** begin **
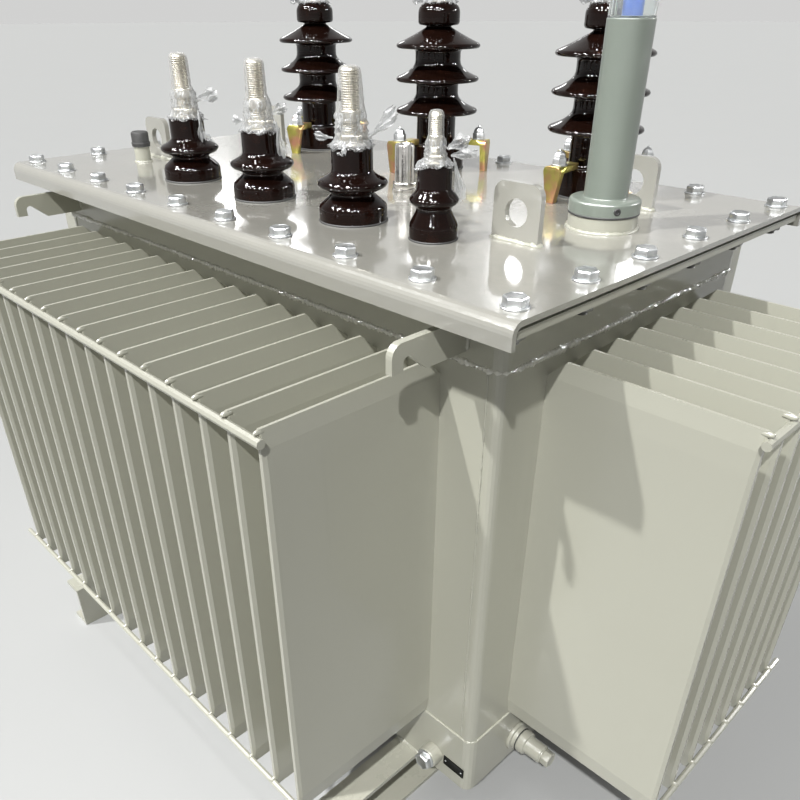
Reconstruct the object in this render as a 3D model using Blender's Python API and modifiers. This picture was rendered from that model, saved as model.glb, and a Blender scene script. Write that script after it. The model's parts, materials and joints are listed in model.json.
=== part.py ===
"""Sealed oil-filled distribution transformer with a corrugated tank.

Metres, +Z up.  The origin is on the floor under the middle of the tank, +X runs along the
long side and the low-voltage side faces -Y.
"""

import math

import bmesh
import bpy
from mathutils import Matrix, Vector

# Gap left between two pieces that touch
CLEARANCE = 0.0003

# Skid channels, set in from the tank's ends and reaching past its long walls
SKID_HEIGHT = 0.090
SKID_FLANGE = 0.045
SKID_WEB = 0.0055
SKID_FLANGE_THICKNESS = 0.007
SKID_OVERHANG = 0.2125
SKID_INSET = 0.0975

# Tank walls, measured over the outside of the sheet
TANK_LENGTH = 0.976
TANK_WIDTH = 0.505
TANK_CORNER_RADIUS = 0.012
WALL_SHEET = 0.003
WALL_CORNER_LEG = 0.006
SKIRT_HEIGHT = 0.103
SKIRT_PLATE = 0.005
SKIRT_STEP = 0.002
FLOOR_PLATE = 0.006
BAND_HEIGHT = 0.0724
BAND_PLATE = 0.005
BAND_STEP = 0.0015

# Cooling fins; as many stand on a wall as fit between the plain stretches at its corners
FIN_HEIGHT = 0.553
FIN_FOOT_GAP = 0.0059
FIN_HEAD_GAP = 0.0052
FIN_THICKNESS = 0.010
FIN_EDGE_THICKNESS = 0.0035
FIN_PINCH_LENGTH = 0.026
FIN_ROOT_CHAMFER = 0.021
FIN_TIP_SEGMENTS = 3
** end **
→ WHAT THE TASK ASKS:
Restate, word for word and with nothing added, the lines from the first line of the listing through the one where "a corrugated tank." stands.

→ RESULT:
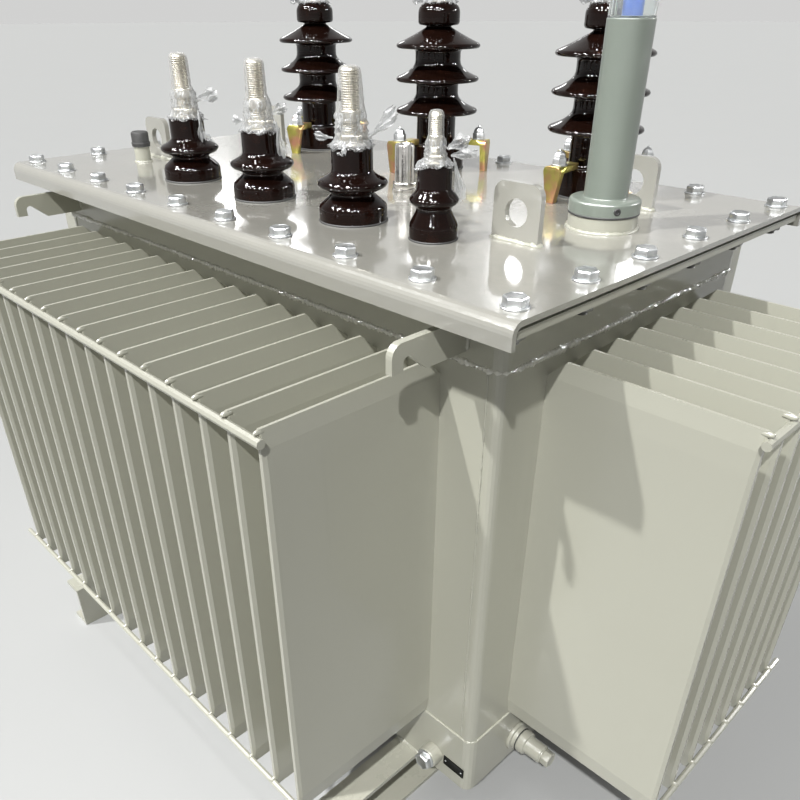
Reconstruct the object in this render as a 3D model using Blender's Python API and modifiers. This picture was rendered from that model, saved as model.glb, and a Blender scene script. Write that script after it. The model's parts, materials and joints are listed in model.json.
=== part.py ===
"""Sealed oil-filled distribution transformer with a corrugated tank.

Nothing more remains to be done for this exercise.